Entre montanhas e becos medievais do Oltrepò Pavese, o Salame di Varzi DOP é mais do que um produto típico: é cultura, história e identidade de um povo que ainda vive ao ritmo da cura e do vento das colinas.
No coração verde do Oltrepò Pavese, entre colinas e vales onde o tempo parece correr devagar, existe um aroma que domina o ar e define a vida de um vilarejo inteiro: o do Salame di Varzi DOP. Com pouco mais de 3 mil habitantes, Varzi vive em torno desse produto que une tradição, técnica e orgulho local. “Quem vem a Varzi não vem por acaso”, conta Piero Magrotti, dono de um dos salumifici mais antigos do vilarejo. “Aqui, o visitante entende o que é fazer um salame de verdade, cada fatia carrega uma semana de trabalho e seis meses de espera”.
As origens do salame remontam à Idade Média, quando os Longobardos, povo guerreiro com capital em Pavia, trouxeram à região o costume de conservar carne suína com sal e ar seco durante as longas viagens. No século XIII, o produto já brilhava nas mesas dos Malaspina, uma das famílias nobres mais antigas da Itália, símbolo de prestígio e hospitalidade. Com o tempo, o salame se popularizou, tornando-se um ícone da simplicidade italiana: o famoso “pane e salame”.
O segredo está no ar
O segredo do Salame di Varzi está na combinação de carne nobre, paciência e microclima. A receita usa carne suína pesada da Lombardia, Piemonte e Emília-Romanha, com cortes de pernil, paleta, lombo e copa. Os temperos: sal marinho, pimenta em grãos e um toque de alho curtido no vinho Bonarda.
“Em outras regiões o pernil vira presunto, aqui vira salame, e isso só é possível por causa do ar de Varzi”, explica Pierluca Ambrosioni, presidente do Consorzio.
O produto é moído grosso, amarrado manualmente em tripa natural e curado por no mínimo 60 dias, podendo chegar a 180 dias no formato “cucito”, o mais prestigiado. “Podem copiar a receita, mas nunca o nosso ar”, diz Roberta Buscone, que segue a tradição familiar há três gerações.
Da tradição à DOP europeia
O Consorzio del Salame di Varzi nasceu em 1984 e obteve o reconhecimento DOP em 1996, um dos primeiros salames italianos com esse selo de origem. Em 2025, o disciplinar foi revisado e consolidado, após duas décadas de trâmites. “Defendemos a identidade do Varzi diante de Bruxelas”, conta Magrotti. Hoje, o consórcio reúne 12 produtores, de pequenas oficinas familiares a indústrias médias como o Vecchio Varzi, que fabrica mais de 400 mil unidades por ano.

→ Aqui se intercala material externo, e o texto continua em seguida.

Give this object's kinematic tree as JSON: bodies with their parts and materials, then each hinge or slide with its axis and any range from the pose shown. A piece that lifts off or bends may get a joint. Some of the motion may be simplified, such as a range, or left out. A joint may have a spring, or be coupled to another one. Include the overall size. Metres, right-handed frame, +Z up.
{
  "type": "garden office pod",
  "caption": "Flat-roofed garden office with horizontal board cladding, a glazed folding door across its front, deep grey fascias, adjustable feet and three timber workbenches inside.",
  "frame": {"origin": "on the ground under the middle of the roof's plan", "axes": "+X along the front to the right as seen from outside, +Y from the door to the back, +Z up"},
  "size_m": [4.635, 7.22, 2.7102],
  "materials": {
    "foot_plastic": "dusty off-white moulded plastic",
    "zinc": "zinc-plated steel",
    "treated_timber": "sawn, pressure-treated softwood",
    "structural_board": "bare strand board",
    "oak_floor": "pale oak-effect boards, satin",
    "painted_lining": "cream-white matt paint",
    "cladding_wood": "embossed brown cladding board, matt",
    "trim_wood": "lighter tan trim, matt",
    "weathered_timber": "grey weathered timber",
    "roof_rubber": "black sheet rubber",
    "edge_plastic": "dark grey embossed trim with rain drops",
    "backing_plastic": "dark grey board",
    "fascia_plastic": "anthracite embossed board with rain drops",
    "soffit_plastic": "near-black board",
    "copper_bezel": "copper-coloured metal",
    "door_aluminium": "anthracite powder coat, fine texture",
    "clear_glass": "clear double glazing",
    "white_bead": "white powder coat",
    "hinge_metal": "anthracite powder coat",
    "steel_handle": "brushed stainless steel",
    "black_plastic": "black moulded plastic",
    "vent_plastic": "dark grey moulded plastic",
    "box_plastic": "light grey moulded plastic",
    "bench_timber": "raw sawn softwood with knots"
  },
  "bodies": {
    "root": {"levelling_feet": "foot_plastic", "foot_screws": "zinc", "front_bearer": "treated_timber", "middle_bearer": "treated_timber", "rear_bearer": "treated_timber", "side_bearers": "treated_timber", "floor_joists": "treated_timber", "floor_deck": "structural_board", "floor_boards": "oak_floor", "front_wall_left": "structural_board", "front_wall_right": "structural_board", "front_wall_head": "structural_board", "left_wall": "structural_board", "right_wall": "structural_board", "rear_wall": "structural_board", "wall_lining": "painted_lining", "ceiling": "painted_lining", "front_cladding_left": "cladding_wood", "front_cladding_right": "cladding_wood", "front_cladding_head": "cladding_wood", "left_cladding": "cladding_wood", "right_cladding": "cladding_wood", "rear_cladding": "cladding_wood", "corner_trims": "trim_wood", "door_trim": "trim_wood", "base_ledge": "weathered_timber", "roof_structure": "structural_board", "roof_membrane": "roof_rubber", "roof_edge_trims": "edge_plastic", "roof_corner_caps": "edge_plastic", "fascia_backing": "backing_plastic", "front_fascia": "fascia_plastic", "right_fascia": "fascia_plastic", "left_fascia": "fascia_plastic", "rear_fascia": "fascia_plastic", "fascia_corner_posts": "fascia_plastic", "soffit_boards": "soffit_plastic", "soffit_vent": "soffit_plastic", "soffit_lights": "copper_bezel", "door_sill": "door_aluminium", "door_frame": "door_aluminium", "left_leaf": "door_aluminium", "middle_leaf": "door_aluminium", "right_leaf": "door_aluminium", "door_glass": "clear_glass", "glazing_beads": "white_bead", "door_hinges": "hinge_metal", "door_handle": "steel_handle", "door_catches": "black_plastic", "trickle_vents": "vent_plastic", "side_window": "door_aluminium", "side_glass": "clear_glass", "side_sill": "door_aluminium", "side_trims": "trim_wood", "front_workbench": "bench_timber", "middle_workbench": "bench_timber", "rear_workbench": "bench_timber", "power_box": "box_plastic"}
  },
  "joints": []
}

Em Varzi, o salame não é apenas tradição — é economia. O vilarejo vive de turismo gastronômico, restaurantes, lojas típicas e do festival anual do salame, realizado todo mês de junho.
“Nos fins de semana chegam famílias de Milão e Gênova. Compram salame, almoçam e levam vinho. Isso movimenta todo o comércio local”, explica Magrotti.
O preço acompanha a qualidade: o Salame di Varzi DOP “cucito” ultrapassa 45 euros por quilo, um dos mais caros da Itália. Em 2023, o setor faturou 13 milhões de euros, com mais de 500 mil salames certificados — e a produção continua crescendo.
O futuro da tradição
Entre a inovação e o respeito à herança, os produtores de Varzi buscam um equilíbrio delicado. O Vecchio Varzi modernizou o processo de secagem e embalagem, mas mantém o corte grosso “a faca”. O Consorzio, por sua vez, trabalha com a Universidade de Milão para reduzir o uso de nitritos e atualizar o disciplinar.
E mesmo com a chegada do salame pré-fatiado, o espírito artesanal não se perde. “Até uma bandejinha pode contar a história do nosso território, se for feita com respeito”, resume Roberta Buscone.
Afinal, em Varzi, cada fatia continua sendo um pedaço de tempo, de vento e de alma lombarda.